-- Start of DATASET CONTENT --
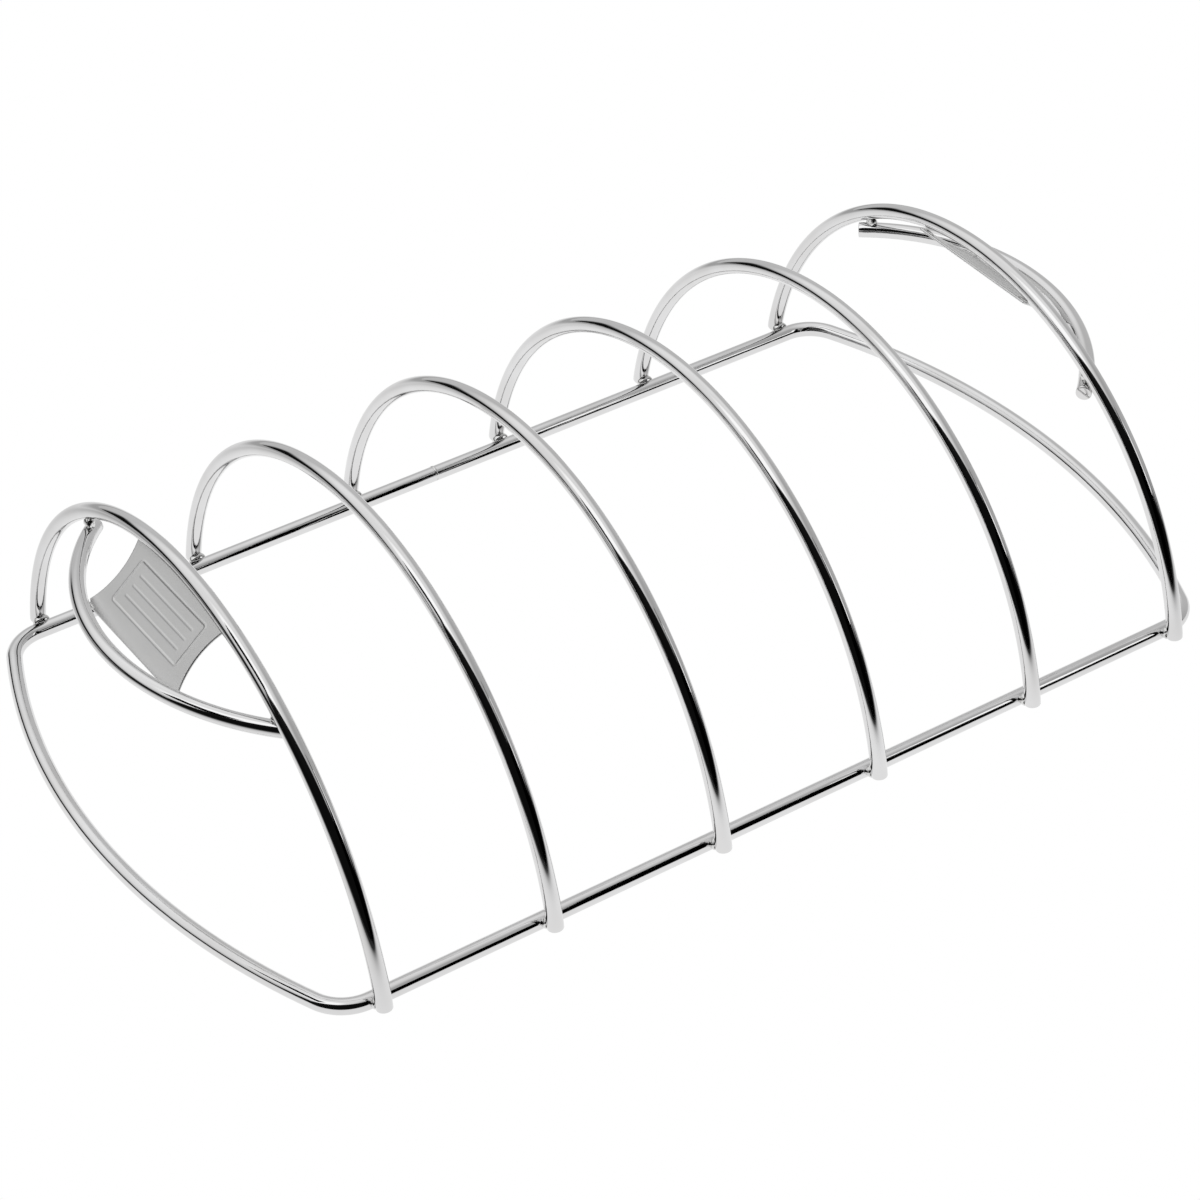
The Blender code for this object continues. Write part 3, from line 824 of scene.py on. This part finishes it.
def build_world():
    """Studio light: one broad light overhead, grey walls, and dark areas at the front."""
    world = bpy.data.worlds.new("studio")
    bpy.context.scene.world = world
    world.use_nodes = True
    nodes = Nodes(world.node_tree)
    background = world.node_tree.nodes["Background"]
    look = nodes.add("ShaderNodeTexCoord").outputs["Generated"]
    up = nodes.dot(look, (0, 0, 1))
    walls = nodes.region(look, WALLS, *WALL_LIGHT)
    overhead = nodes.region(look, OVERHEAD, 0.0, OVERHEAD_LIGHT)
    lamp = nodes.region(look, LAMP, 0.0, LAMP_LIGHT)
    bright = nodes.math("ADD", walls, nodes.math("ADD", overhead, lamp))
    dark_left = nodes.region(look, DARK_LEFT)
    dark_right = nodes.region(look, DARK_RIGHT)
    horizon = nodes.math("MULTIPLY",
                         nodes.smooth(nodes.math("ABSOLUTE", up), *HORIZON_HEIGHT),
                         nodes.region(look, HORIZON_SIDE))
    dark = nodes.math("MAXIMUM", nodes.math("MAXIMUM", dark_left, dark_right), horizon)
    bright = nodes.math("MULTIPLY", bright, nodes.math("MULTIPLY_ADD", dark, DARK_DEPTH, 1.0))
    nodes.feed(background.inputs["Color"], bright)


def build_camera():
    back = Vector((sin(CAMERA_AZIMUTH) * cos(CAMERA_ELEVATION),
                   -cos(CAMERA_AZIMUTH) * cos(CAMERA_ELEVATION), sin(CAMERA_ELEVATION)))
    right = Vector((0, 0, 1)).cross(back).normalized()
    above = back.cross(right)
    rolled_right = right * cos(CAMERA_ROLL) + above * sin(CAMERA_ROLL)
    rolled_above = above * cos(CAMERA_ROLL) - right * sin(CAMERA_ROLL)
    axes = Matrix((rolled_right, rolled_above, back)).transposed().to_4x4()
    camera = bpy.data.objects.new("camera", bpy.data.cameras.new("camera"))
    camera.data.lens = CAMERA_LENS
    camera.data.sensor_width = CAMERA_SENSOR
    camera.data.clip_start = CAMERA_NEAR
    camera.data.clip_end = 4 * STAGE_SIZE
    camera.matrix_world = Matrix.Translation(CAMERA_TARGET + back * CAMERA_DISTANCE) @ axes
    bpy.context.scene.collection.objects.link(camera)
    bpy.context.scene.camera = camera


def main():
    chrome = chrome_material()
    satin = plate_material()
    welds = weld_material()
    build_ring(chrome, welds)
    build_arches(chrome, welds)
    for label, side in SIDES:
        build_end(label, side, chrome, satin, welds)
    build_stage()
    build_world()
    build_cards()
    build_camera()
    bpy.context.scene.view_settings.view_transform = "Standard"


main()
-- End of DATASET CONTENT --
§ **DIRECTIVE**
Repeat the preceding lines exactly, please, every one of them.

§ **SOLUTION TO THE PROBLEM**
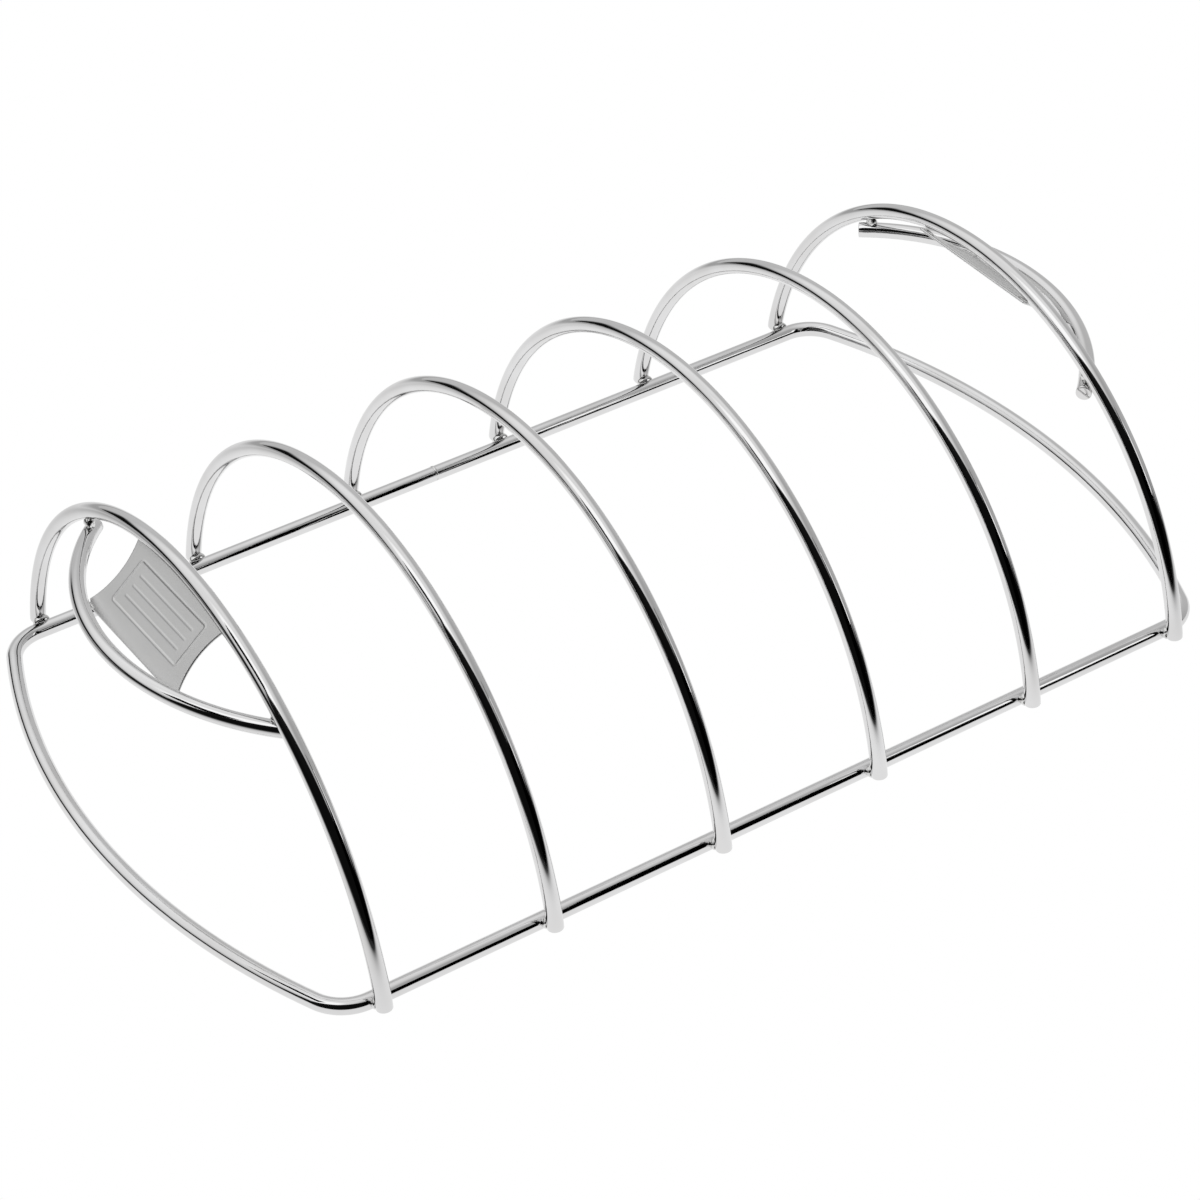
The Blender code for this object continues. Write part 3, from line 824 of scene.py on. This part finishes it.
def build_world():
    """Studio light: one broad light overhead, grey walls, and dark areas at the front."""
    world = bpy.data.worlds.new("studio")
    bpy.context.scene.world = world
    world.use_nodes = True
    nodes = Nodes(world.node_tree)
    background = world.node_tree.nodes["Background"]
    look = nodes.add("ShaderNodeTexCoord").outputs["Generated"]
    up = nodes.dot(look, (0, 0, 1))
    walls = nodes.region(look, WALLS, *WALL_LIGHT)
    overhead = nodes.region(look, OVERHEAD, 0.0, OVERHEAD_LIGHT)
    lamp = nodes.region(look, LAMP, 0.0, LAMP_LIGHT)
    bright = nodes.math("ADD", walls, nodes.math("ADD", overhead, lamp))
    dark_left = nodes.region(look, DARK_LEFT)
    dark_right = nodes.region(look, DARK_RIGHT)
    horizon = nodes.math("MULTIPLY",
                         nodes.smooth(nodes.math("ABSOLUTE", up), *HORIZON_HEIGHT),
                         nodes.region(look, HORIZON_SIDE))
    dark = nodes.math("MAXIMUM", nodes.math("MAXIMUM", dark_left, dark_right), horizon)
    bright = nodes.math("MULTIPLY", bright, nodes.math("MULTIPLY_ADD", dark, DARK_DEPTH, 1.0))
    nodes.feed(background.inputs["Color"], bright)


def build_camera():
    back = Vector((sin(CAMERA_AZIMUTH) * cos(CAMERA_ELEVATION),
                   -cos(CAMERA_AZIMUTH) * cos(CAMERA_ELEVATION), sin(CAMERA_ELEVATION)))
    right = Vector((0, 0, 1)).cross(back).normalized()
    above = back.cross(right)
    rolled_right = right * cos(CAMERA_ROLL) + above * sin(CAMERA_ROLL)
    rolled_above = above * cos(CAMERA_ROLL) - right * sin(CAMERA_ROLL)
    axes = Matrix((rolled_right, rolled_above, back)).transposed().to_4x4()
    camera = bpy.data.objects.new("camera", bpy.data.cameras.new("camera"))
    camera.data.lens = CAMERA_LENS
    camera.data.sensor_width = CAMERA_SENSOR
    camera.data.clip_start = CAMERA_NEAR
    camera.data.clip_end = 4 * STAGE_SIZE
    camera.matrix_world = Matrix.Translation(CAMERA_TARGET + back * CAMERA_DISTANCE) @ axes
    bpy.context.scene.collection.objects.link(camera)
    bpy.context.scene.camera = camera


def main():
    chrome = chrome_material()
    satin = plate_material()
    welds = weld_material()
    build_ring(chrome, welds)
    build_arches(chrome, welds)
    for label, side in SIDES:
        build_end(label, side, chrome, satin, welds)
    build_stage()
    build_world()
    build_cards()
    build_camera()
    bpy.context.scene.view_settings.view_transform = "Standard"


main()